- **Problem requirements**
Repeat, exactly, the run of lines that opens with the line containing "base_housing();" and closes with the line containing "obj.parent = empty", and leave all other lines out.

- **Material**
·····
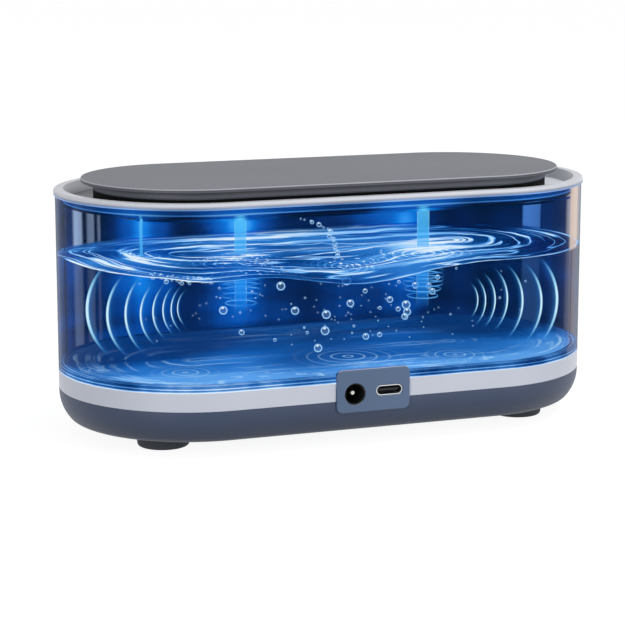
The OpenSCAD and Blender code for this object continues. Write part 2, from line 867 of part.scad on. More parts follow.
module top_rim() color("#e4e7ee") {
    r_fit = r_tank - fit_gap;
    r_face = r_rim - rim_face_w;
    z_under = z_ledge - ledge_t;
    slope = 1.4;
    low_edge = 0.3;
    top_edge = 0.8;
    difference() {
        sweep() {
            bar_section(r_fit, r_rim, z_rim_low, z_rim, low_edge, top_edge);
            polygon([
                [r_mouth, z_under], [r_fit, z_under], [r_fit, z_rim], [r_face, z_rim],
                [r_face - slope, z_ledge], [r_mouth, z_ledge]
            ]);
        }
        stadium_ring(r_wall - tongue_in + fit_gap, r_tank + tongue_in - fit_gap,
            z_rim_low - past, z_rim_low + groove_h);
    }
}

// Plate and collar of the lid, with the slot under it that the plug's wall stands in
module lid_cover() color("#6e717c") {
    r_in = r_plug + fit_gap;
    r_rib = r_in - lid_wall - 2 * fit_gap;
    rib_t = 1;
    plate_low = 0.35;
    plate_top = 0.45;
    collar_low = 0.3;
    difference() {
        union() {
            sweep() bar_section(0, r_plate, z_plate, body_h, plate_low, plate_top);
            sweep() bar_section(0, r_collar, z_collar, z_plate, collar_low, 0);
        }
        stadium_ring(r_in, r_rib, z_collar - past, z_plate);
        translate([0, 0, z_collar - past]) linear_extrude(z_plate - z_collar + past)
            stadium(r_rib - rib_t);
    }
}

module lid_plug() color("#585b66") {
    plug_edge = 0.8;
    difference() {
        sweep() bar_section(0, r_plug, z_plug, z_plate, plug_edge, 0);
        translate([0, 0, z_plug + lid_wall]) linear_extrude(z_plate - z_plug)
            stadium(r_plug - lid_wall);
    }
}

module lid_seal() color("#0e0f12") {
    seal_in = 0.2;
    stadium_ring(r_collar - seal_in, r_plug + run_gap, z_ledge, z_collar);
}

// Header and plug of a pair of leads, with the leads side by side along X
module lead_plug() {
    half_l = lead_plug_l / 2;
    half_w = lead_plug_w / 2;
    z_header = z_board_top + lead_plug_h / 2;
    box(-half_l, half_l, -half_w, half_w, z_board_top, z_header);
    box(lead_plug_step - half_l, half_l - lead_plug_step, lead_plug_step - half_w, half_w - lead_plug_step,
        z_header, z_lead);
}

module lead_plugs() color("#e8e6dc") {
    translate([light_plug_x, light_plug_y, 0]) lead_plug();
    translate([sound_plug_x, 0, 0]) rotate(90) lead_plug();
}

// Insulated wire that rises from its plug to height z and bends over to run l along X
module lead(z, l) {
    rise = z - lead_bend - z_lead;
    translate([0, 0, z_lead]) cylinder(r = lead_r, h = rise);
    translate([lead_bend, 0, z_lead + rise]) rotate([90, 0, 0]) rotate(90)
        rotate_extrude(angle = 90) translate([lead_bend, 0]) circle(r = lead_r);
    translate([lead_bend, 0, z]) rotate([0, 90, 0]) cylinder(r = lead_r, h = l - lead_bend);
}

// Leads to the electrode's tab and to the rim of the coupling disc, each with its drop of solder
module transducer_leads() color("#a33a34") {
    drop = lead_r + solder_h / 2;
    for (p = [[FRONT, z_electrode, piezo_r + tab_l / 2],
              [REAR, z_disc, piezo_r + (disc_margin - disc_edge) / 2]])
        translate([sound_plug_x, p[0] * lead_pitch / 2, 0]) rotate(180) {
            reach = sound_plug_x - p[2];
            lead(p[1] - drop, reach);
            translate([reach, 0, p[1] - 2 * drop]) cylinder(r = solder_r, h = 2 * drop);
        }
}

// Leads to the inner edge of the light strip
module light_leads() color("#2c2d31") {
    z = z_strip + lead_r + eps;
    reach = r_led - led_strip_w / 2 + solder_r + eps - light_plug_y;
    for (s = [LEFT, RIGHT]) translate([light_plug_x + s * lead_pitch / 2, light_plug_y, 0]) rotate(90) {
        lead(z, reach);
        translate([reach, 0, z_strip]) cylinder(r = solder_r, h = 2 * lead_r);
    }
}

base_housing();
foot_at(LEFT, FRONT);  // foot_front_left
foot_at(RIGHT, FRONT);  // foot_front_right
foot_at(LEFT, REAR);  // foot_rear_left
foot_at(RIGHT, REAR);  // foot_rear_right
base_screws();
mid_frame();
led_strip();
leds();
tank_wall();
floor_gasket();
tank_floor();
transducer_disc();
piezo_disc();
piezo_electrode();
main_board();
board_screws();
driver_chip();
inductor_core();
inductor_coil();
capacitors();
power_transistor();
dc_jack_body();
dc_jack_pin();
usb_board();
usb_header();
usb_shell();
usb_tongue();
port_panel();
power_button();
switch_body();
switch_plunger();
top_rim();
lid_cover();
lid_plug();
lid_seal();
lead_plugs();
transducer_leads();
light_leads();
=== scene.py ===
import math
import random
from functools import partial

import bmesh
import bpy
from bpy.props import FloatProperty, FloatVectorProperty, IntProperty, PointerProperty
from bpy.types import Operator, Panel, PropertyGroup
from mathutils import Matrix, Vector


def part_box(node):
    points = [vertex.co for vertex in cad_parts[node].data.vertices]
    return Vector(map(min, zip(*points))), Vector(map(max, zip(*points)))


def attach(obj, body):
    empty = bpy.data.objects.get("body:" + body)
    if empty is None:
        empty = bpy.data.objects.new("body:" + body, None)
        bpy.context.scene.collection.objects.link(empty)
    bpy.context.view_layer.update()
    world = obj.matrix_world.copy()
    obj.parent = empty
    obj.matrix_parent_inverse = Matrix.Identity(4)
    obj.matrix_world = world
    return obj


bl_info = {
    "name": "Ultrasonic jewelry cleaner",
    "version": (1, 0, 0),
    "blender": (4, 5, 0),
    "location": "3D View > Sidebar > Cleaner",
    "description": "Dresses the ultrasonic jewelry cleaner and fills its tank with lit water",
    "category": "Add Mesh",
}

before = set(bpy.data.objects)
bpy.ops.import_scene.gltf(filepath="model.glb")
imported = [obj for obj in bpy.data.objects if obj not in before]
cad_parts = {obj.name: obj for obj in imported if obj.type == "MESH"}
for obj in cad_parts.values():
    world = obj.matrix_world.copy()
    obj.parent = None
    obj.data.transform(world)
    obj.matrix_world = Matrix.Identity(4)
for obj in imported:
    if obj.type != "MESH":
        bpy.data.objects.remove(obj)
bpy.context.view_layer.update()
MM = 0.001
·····
- **Expected answer**
base_housing();
foot_at(LEFT, FRONT);  // foot_front_left
foot_at(RIGHT, FRONT);  // foot_front_right
foot_at(LEFT, REAR);  // foot_rear_left
foot_at(RIGHT, REAR);  // foot_rear_right
base_screws();
mid_frame();
led_strip();
leds();
tank_wall();
floor_gasket();
tank_floor();
transducer_disc();
piezo_disc();
piezo_electrode();
main_board();
board_screws();
driver_chip();
inductor_core();
inductor_coil();
capacitors();
power_transistor();
dc_jack_body();
dc_jack_pin();
usb_board();
usb_header();
usb_shell();
usb_tongue();
port_panel();
power_button();
switch_body();
switch_plunger();
top_rim();
lid_cover();
lid_plug();
lid_seal();
lead_plugs();
transducer_leads();
light_leads();
=== scene.py ===
import math
import random
from functools import partial

import bmesh
import bpy
from bpy.props import FloatProperty, FloatVectorProperty, IntProperty, PointerProperty
from bpy.types import Operator, Panel, PropertyGroup
from mathutils import Matrix, Vector


def part_box(node):
    points = [vertex.co for vertex in cad_parts[node].data.vertices]
    return Vector(map(min, zip(*points))), Vector(map(max, zip(*points)))


def attach(obj, body):
    empty = bpy.data.objects.get("body:" + body)
    if empty is None:
        empty = bpy.data.objects.new("body:" + body, None)
        bpy.context.scene.collection.objects.link(empty)
    bpy.context.view_layer.update()
    world = obj.matrix_world.copy()
    obj.parent = empty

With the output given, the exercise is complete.